06/07/2017, 19h00 | Sala M. Félix Ribeiro
James Gray em Contexto
Komonosu-jo
O Trono de Sangue
de Akira Kurosawa
com Toshiro Mifune, Isuzu Yamada
Japão, 1957 - 110 min
legendado em espanhol | M/12
Também conhecido como “O CASTELO DA ARANHA”, KOMONOSU-JO foi realizado no apogeu da carreira e da obra de Kurosawa e adaptou Macbeth, de Shakespeare, cuja trama segue fielmente (apesar de diferenças de pormenor), transpondo-a para um contexto japonês. O filme ilustra e renova o cinema japonês “de época” (jidai-geki), de que o próprio Kurosawa foi mestre e é dos mais perfeitos e singulares de toda a sua obra. KOMONOSU-JO é um dos seus filmes mais belos, mas a sua beleza vem do uso de muito poucos elementos visuais: a bruma, a chuva, o vento, as árvores, com uma fotografia a preto e branco fortemente contrastada. Um dos pontos culminantes do cinema de Kurosawa e uma das melhores adaptações de Shakespeare ao cinema.
 
07/07/2017, 21h30 | Sala M. Félix Ribeiro
James Gray em Contexto
Heaven’s Gate
As Portas do Céu
de Michael Cimino
com Kris Kristofferson, Christopher Walken, Isabelle Huppert, Jeff Bridges, Joseph Cotten
Estados Unidos, 1980 - 219 min
legendado em espanhol | M/12
A sessão decorre com intervalo
Um filme envolto em aura de mistério e polémica, devido aos atropelos que sofreu, e que o inclui, ao lado de GREED, WALKING DOWN BROADWAY, THE MAGNIFICENT AMBERSONS e THE RED BADGE OF COURAGE, na lista dos filmes mais “massacrados” de sempre, em remontagens impostas pelos produtores.
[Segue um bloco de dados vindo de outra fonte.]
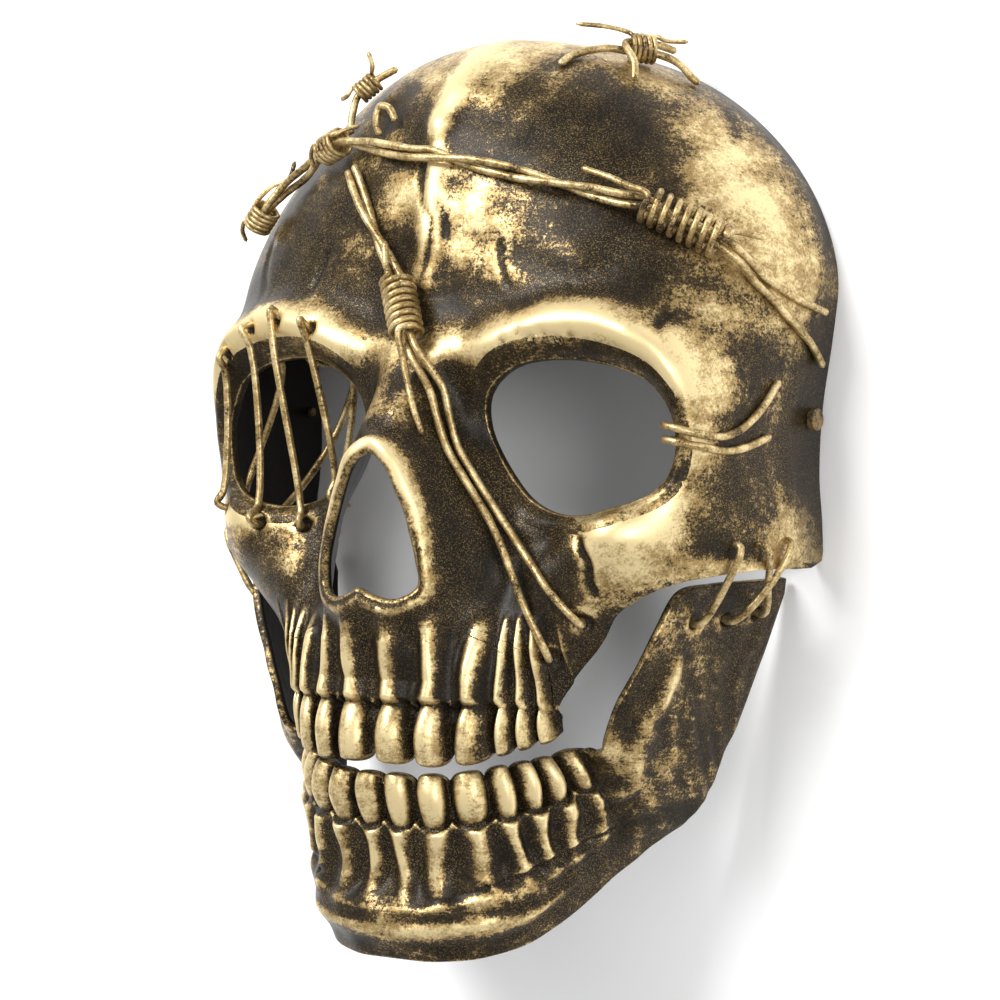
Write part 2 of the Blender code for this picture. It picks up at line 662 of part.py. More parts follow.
# Wires wound in a coil round others: wire radius, coil radius, turns, axis from and to, lead in, lead out
BARBS = {
    "barb_forehead": (
        BARB_WIRE_RADIUS, 4.7, 8, (61.0, 67.4, 53.0, 6.4), (78.5, 57.6, 43.5, 6.4),
        ((44.0, 79.4, 57.0, 3.4), (52.0, 76.2, 55.5, 5.2)),
        ((81.2, 61.0, 41.0, 7.5), (86.6, 60.4, 35.0, 7.5)),
    ),
    "barb_nose": (
        BARB_WIRE_RADIUS, 4.2, 8, (-4.6, 49.5, 68.7, 5.6), (3.0, 30.5, 76.0, 5.6),
        ((-9.6, 60.5, 68.0, 6.0), (-7.0, 54.0, 68.4, 8.0)),
        ((3.4, 24.0, 80.0, 4.6), (7.4, 12.0, 84.0, 2.2), (10.2, 5.0, 84.0, 1.8)),
    ),
    "barb_junction": (
        COIL_WIRE_RADIUS, 3.8, 5, (-41.0, 86.3, 56.0, 5.3), (-33.9, 88.8, 57.0, 5.3),
        ((-45.4, 82.0, 55.0, 4.6), (-43.4, 84.0, 55.0, 7.6)),
        ((-31.6, 91.6, 57.0, 6.6), (-31.0, 94.6, 56.0, 3.2)),
    ),
    "barb_side": (
        COIL_WIRE_RADIUS, 3.8, 5, (-72.2, 65.8, 51.0, 5.3), (-66.9, 70.7, 50.0, 5.3),
        ((-76.8, 61.6, 49.0, 5.4), (-74.6, 63.8, 50.0, 8.2)),
        ((-64.4, 76.6, 49.5, 7.6), (-62.6, 80.6, 50.5, None), (-62.4, 86.6, 47.5, None)),
    ),
    "barb_top": (
        COIL_WIRE_RADIUS, 2.7, 5, (-37.3, 105.8, 50.9, None), (-33.0, 110.8, 47.9, None),
        ((-42.6, 104.2, 52.0, None), (-39.6, 105.0, 53.4, None)),
        ((-33.4, 114.4, 50.0, None), (-34.6, 118.4, 50.6, None)),
    ),
    "barb_crown": (
        COIL_WIRE_RADIUS, 3.7, 5, (38.4, 121.2, 24.8, None), (43.4, 121.2, 19.0, None),
        ((25.3, 127.4, 33.2, None), (33.0, 126.9, 27.6, None)),
        ((45.4, 124.0, 16.6, None), (51.4, 123.6, 14.4, None)),
    ),
}

# Single wires: x, y, z and lift over the shell
WIRES = {
    "wire_crown_long": (
        (27.0, 112.9, 43.6, 1.5), (28.0, 117.2, 38.4, None), (33.6, 120.2, 30.6, None), (38.4, 119.9, 24.8, None),
        (43.4, 119.9, 19.0, None), (49.0, 117.4, 15.4, None), (54.2, 111.6, 12.4, 1.5),
    ),
    "wire_crown_short": (
        (45.8, 109.0, 34.0, 1.5), (44.6, 114.8, 32.4, None), (40.6, 120.4, 28.8, None), (38.4, 122.5, 24.8, None),
        (43.4, 122.5, 19.0, None), (47.6, 121.2, 14.6, None),
    ),
    "wire_top": (
        (-37.6, 93.6, 54.0, 1.5), (-38.6, 100.0, 53.2, 3.4), (-37.3, 105.8, 50.9, None),
        (-33.0, 110.8, 47.9, None), (-28.0, 114.6, 45.0, None),
    ),
    "hook_brow": (
        (-21.4, 91.6, 60.0, 1.6), (-22.2, 95.2, 59.0, 3.6), (-20.8, 98.6, 57.6, 5.4),
        (-17.6, 98.4, 58.6, 4.6), (-15.4, 95.6, 60.0, 2.4),
    ),
    "orbit_loop_upper": (
        (80.8, 10.4, 50.6, None), (77.2, 10.0, 50.2, None), (73.6, 9.6, 54.0, None), (74.8, 9.2, 60.0, None),
        (79.0, 8.2, 60.0, 1.7), (83.0, 6.6, 55.6, 1.6), (85.0, 6.6, 49.6, 1.6), (86.4, 9.6, 42.6, 1.6),
        (87.4, 16.4, 34.0, 1.6), (88.4, 24.6, 27.0, 1.6),
    ),
    "orbit_loop_lower": (
        (80.8, 5.4, 50.4, None), (77.4, 5.6, 50.0, None), (73.8, 5.4, 53.8, None), (75.0, 5.0, 59.8, None),
        (79.0, 4.4, 59.8, 1.7), (83.0, 3.2, 55.4, 1.6), (85.0, 2.8, 48.6, 1.6), (86.6, 4.6, 40.6, 1.6),
        (87.4, 8.8, 29.6, 1.6),
    ),
}


def hole_at(x, y):
    """Place and direction of a hole in the upper shell, over x and y."""
    return leaned((x, y, float(skull_height(x, y)))), skull_normal(float(x), float(y))


def cheek_hole(side, y, z):
    """Place and direction of a hole in the side wall, found by halving the span across the wall."""
    low, high = 60.0, float(half_width(y))
    for _ in range(40):
        middle = 0.5 * (low + high)
        if float(skull_height(middle, y)) > z:
            low = middle
        else:
            high = middle
    return leaned((side * low, y, z)), skull_normal(side * low, float(y))


def jaw_hole(side, station, v):
    place, normal = jaw_point(side, station, v, 0.0)
    return leaned(place), normal


def through(hole, start, end):
    """Two points on a hole's axis, at the given distances outside the shell."""
    place, normal = hole
    return [place + start * normal, place + end * normal]


def behind_edge(x, y):
    """A point behind the edge of the eye opening."""
    return leaned((x, y, float(skull_height(x, y)) - LACE_DIP))


def before_edge(shells, x, y, lift):
    """A point in front of the shell, at the given distance from it."""
    return shells.over((x, y, float(skull_height(x, y)), lift))


def eye_lace_path(shells):
    """One cord: out of each upper hole, down over the eye, in at the lower hole and up behind."""
    path = []
    for k, (upper, lower) in enumerate(zip(EYE_LACE_UPPER, EYE_LACE_LOWER)):
        top, foot = hole_at(*upper), hole_at(*lower)
        if k:
            path.append(behind_edge(upper[0], upper[1] - 9.5))
        path += through(top, -LACE_BEHIND, LACE_FRONT)
        path.append(before_edge(shells, upper[0], upper[1] - 4.5, LACE_FRONT + 0.8))
        path.append(before_edge(shells, lower[0], lower[1] + 3.5, LACE_FRONT + 0.5))
        path += through(foot, LACE_FRONT, -LACE_BEHIND)
        if k < len(EYE_LACE_UPPER) - 1:
            path.append(behind_edge(lower[0], lower[1] + 7.0))
    return path


def jaw_lace_path(side):
    """One cord that crosses between the cheekbone and the jaw and goes through each hole."""
    cheek = [cheek_hole(side, *row) for row in CHEEK_LACE]
    jaw = [jaw_hole(side, *row) for row in JAW_LACE]
    path = through(cheek[0], -LACE_BEHIND, LACE_FRONT)
    path.append(0.5 * (cheek[0][0] + jaw[0][0]) + (LACE_FRONT + 0.8) * cheek[0][1])
    path += through(jaw[0], LACE_FRONT, -LACE_BEHIND)
    path += through(jaw[1], -LACE_BEHIND, LACE_FRONT)
    over = 0.5 * (jaw[1][0] + cheek[2][0]) + (LACE_FRONT + 3.4) * cheek[2][1]
    path.append(over)
    path += through(cheek[2], LACE_FRONT, -LACE_BEHIND)
    path += through(cheek[1], -LACE_BEHIND, LACE_FRONT)
    path.append(0.5 * (cheek[1][0] + jaw[2][0]) + (LACE_FRONT + 0.4) * cheek[1][1])
    path += through(jaw[2], LACE_FRONT, -LACE_BEHIND)
    return path


def twisted_pair(rows, tails, twists, shells):
    """Two wires twisted round a course over the shell, each with its own way on after it."""
    middle = open_curve([shells.over(row) for row in rows], PAIR_STEP)
    along = np.gradient(middle, axis=0)
    along /= np.linalg.norm(along, axis=1, keepdims=True)
    normal = np.array([shells.outward(place) for place in middle])
    across = np.cross(along, normal)
    across /= np.linalg.norm(across, axis=1, keepdims=True)
    up = np.cross(across, along)
    turn = 2 * math.pi * twists * np.linspace(0, 1, len(middle))[:, None]
    both = []
    for sign, tail in zip((1, -1), tails):
        wire = middle + sign * PAIR_RADIUS * (np.cos(turn) * across + np.sin(turn) * up)
        last = [shells.over(row) for row in tail]
        both.append(np.vstack([wire, open_curve([wire[-1]] + last, WIRE_STEP)[1:]]))
    return both


def barb_path(row, shells):
    _, radius, turns, start, end, lead_in, lead_out = row
    start, end = shells.over(start), shells.over(end)
    wound = coil(start, end, radius, turns, shells.outward(0.5 * (start + end)))
    first = open_curve([shells.over(place) for place in lead_in] + [wound[0]], WIRE_STEP)
    last = open_curve([wound[-1]] + [shells.over(place) for place in lead_out], WIRE_STEP)
    return np.vstack([first[:-1], wound, last[1:]])


def lathe_mesh(name, rows, place, axis):
    """A closed turned shape. Each row is a height along the axis and a radius."""
    turn = Vector(axis).to_track_quat("Z", "Y").to_matrix()
    shape = bmesh.new()
    rings = []
    for height, radius in rows:
        ring = []
        for k in range(STUD_SIDES):
            a = 2 * math.pi * k / STUD_SIDES
            spot = turn @ Vector((radius * math.cos(a), radius * math.sin(a), height))
            ring.append(shape.verts.new((Vector(place) + spot) * MM))
        rings.append(ring)
    for low, high in zip(rings[:-1], rings[1:]):
        for k in range(STUD_SIDES):
            m = (k + 1) % STUD_SIDES
            shape.faces.new((low[k], low[m], high[m], high[k]))
    shape.faces.new(rings[0][::-1])
    shape.faces.new(rings[-1])
    bmesh.ops.recalc_face_normals(shape, faces=shape.faces)
    mesh = bpy.data.meshes.new(name)
    shape.to_mesh(mesh)
    shape.free()
    return mesh


def build():
    for old in list(bpy.data.objects):
        bpy.data.objects.remove(old)
    parts = bpy.data.collections.new("skull_mask")
    cutters = bpy.data.collections.new("cutters")
    bpy.context.scene.collection.children.link(parts)
    bpy.context.scene.collection.children.link(cutters)

    gold = finish("antique_gold_shell", (0.42, 0.30, 0.13), 0.42, 0.75)
    wire_gold = finish("antique_gold_wire", (0.55, 0.42, 0.20), 0.40, 0.75)

    skull = new_object("skull_shell", skull_shell_mesh(), parts, gold)
    right_eye = closed_curve(EYE_OUTLINE, 36)
    left_eye = [(-x, y) for x, y in right_eye]
    cut(skull, prism_cutter("right_eye_opening", right_eye, 20, 120, cutters))
    cut(skull, prism_cutter("left_eye_opening", left_eye, 20, 120, cutters))
    stud_holes = [cheek_hole(side, *STUD_PLACE) for side in (1, -1)]
    stud_holes = [(place, np.array([side, 0.0, 0.0])) for (place, _), side in zip(stud_holes, (1, -1))]
    holes = [hole_at(*row) for row in EYE_LACE_UPPER + EYE_LACE_LOWER + CHEEK_WIRE_HOLES]
    holes += [cheek_hole(side, *row) for side in (1, -1) for row in CHEEK_LACE]
    cut(skull, hole_cutter("skull_small_holes", holes + stud_holes, HOLE_RADIUS, 6.0, cutters))

    jaw = new_object("jaw_shell", jaw_shell_mesh(), parts, gold)
    jaw_holes = [jaw_hole(side, *row) for side in (1, -1) for row in JAW_LACE]
    cut(jaw, hole_cutter("jaw_small_holes", jaw_holes, HOLE_RADIUS, 6.0, cutters))

    shells = Shells((skull, jaw))
    for name, (place, axis) in zip(("temple_stud_right", "temple_stud_left"), stud_holes):
        new_object(name, lathe_mesh(name, STUD_ROWS, place, axis), parts, wire_gold)

    def wire(name, points, radius):
        tube(name, shells.lay(points, radius), radius, parts, wire_gold)

    for name, row in BARBS.items():
        wire(name, barb_path(row, shells), row[0])
    brow = twisted_pair(BROW_PAIR, BROW_TAILS, BROW_TWISTS, shells)
    nose = twisted_pair(NOSE_PAIR, NOSE_TAILS, NOSE_TWISTS, shells)
    nose = [
        np.vstack([course, through(hole_at(*hole), 1.6, -LACE_BEHIND)])
        for course, hole in zip(nose, CHEEK_WIRE_HOLES)
    ]
    wire("wire_brow_upper", brow[0], WIRE_RADIUS)
    wire("wire_brow_lower", brow[1], WIRE_RADIUS)
    wire("wire_nose_inner", nose[0], WIRE_RADIUS)
    wire("wire_nose_outer", nose[1], WIRE_RADIUS)
    for name, rows in WIRES.items():
        wire(name, open_curve([shells.over(row) for row in rows], WIRE_STEP), WIRE_RADIUS)
    wire("eye_lace", eye_lace_path(shells), CORD_RADIUS)
    wire("jaw_lace_right", jaw_lace_path(1), CORD_RADIUS)
    wire("jaw_lace_left", jaw_lace_path(-1), CORD_RADIUS)
    to_base_middle(parts, cutters)


def to_base_middle(parts, cutters):
    """Moves everything so that the origin lies under the middle of the whole, at its lowest point."""
    graph = bpy.context.evaluated_depsgraph_get()
    spots = []
    for item in parts.objects:
        mesh = bpy.data.meshes.new_from_object(item.evaluated_get(graph))
        spots += [tuple(vertex.co) for vertex in mesh.vertices]
        bpy.data.meshes.remove(mesh)
    low, high = np.min(spots, axis=0), np.max(spots, axis=0)
    shift = Matrix.Translation((-(low[0] + high[0]) / 2, -(low[1] + high[1]) / 2, -low[2]))
    for item in list(parts.objects) + list(cutters.objects):
        item.data.transform(shift)


build()
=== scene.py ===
# %% [markdown]
# # A skull mask in antique gold
#
# The mask is two moulded shells, a skull and a jaw, laced together, with barbed wire over the brow.
# Its solids are loaded first and stay where they are: every surface below is worked out in the same
# frame, in millimetres, and turned into metres at the end. +Z points out of the face, +Y to the crown
# and +X to the viewer's right.

# %% Load the frame
import math

import bmesh
import bpy
import numpy as np
from mathutils import Matrix, Vector
from mathutils.bvhtree import BVHTree


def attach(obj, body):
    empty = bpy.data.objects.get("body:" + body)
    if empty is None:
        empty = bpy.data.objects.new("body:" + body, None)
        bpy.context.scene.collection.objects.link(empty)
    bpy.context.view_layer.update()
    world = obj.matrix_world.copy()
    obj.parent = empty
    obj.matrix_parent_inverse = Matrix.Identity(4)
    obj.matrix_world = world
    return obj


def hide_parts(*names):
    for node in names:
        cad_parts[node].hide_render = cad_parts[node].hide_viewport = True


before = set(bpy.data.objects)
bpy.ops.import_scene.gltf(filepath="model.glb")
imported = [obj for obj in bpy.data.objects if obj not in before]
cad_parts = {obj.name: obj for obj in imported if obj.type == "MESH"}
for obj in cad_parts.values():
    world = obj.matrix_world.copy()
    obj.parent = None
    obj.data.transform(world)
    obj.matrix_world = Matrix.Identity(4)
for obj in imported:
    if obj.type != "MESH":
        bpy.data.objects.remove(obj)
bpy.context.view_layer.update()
MM = 0.001

# %% [markdown]
# ## Camera
#
# The picture is taken from 34 degrees to the right of the face's own axis, level with the nose and
# about 95 cm away, with the mask's middle a little left of and above the picture's. A long lens keeps
# the far side nearly as large as the near one. A camera can be aimed with a constraint, but three plain axis
# vectors are exact and easy to check against measured points.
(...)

A versão distribuída reduziu-o a 149 minutos. A carreira de Michael Cimino nunca mais se endireitou, mas o tempo encarregou-se de deixar clara a enorme injustiça que marcou o acolhimento do filme, hoje, e muito nitidamente, uma peça crucial de todo o cinema americano, em especial daquele que, como o de Griffith ou o de Ford, interrogou obsessivamente as origens, históricas e mitológicas, da nação americana. James Gray cita-o, discreta mas explicitamente, em LITTLE ODESSA, sinalizando a importância de HEAVEN’S GATE, formal e tematicamente, na sua própria obra. Vamos ver a versão integral de 219 minutos desta saga sobre a guerra no condado de Jackson, no Wyoming, entre rancheiros e colonos imigrantes no século XIX.
 
08/07/2017, 21h30 | Sala M. Félix Ribeiro
James Gray em Contexto
The Yards
Nas Teias da Corrupção
de James Gray
com Mark Wahlberg, James Caan, Joaquin Phoenix, Charlize Theron
Estados Unidos, 2000 - 115 min
legendado em português | M/12
Foi THE YARDS, segunda longa-metragem de James Gray, que juntou Gray e os atores Mark Wahlberg e Joaquin Phoenix, um “trio” que voltou a reunir-se sete anos depois para WE OWN THE NIGHT / NÓS CONTROLAMOS A NOITE. THE YARDS é uma história de Nova Iorque, de família e crime organizado, em grande parte filmada nos subúrbios da cidade. Do elenco constam ainda James Caan, Faye Dunaway, Ellen Burstyn.
 
11/07/2017, 19h00 | Sala M. Félix Ribeiro
James Gray em Contexto
War and Peace
Guerra e Paz
de King Vidor
com Audrey Hepburn, Henry Fonda, Mel Ferrer, Vittorio Gassman, Anita Ekberg, Oskar Homolka, Herbert Lom, John Mills
Estados Unidos, 1956 - 208 min
legendado electronicamente em português | M/12
A sessão decorre com intervalo
A melhor adaptação ao cinema do clássico de Tolstoi, onde Audrey Hepburn é a mais bela materialização de Natasha. Fonda e Ferrer são, respetivamente Pedro e André, os dois homens que giram à volta dela. Um prodígio de encenação com sequências inesquecíveis como o baile de Natasha, o incêndio de Moscovo e a retirada do exército napoleónico. Provavelmente a mais conseguida recriação americana de um universo “russo”, ou pelo menos de um universo banhado numa ideia (estética, filosófica) da cultura russa clássica, elementos que também encontramos muito frequentemente no cinema de James Gray.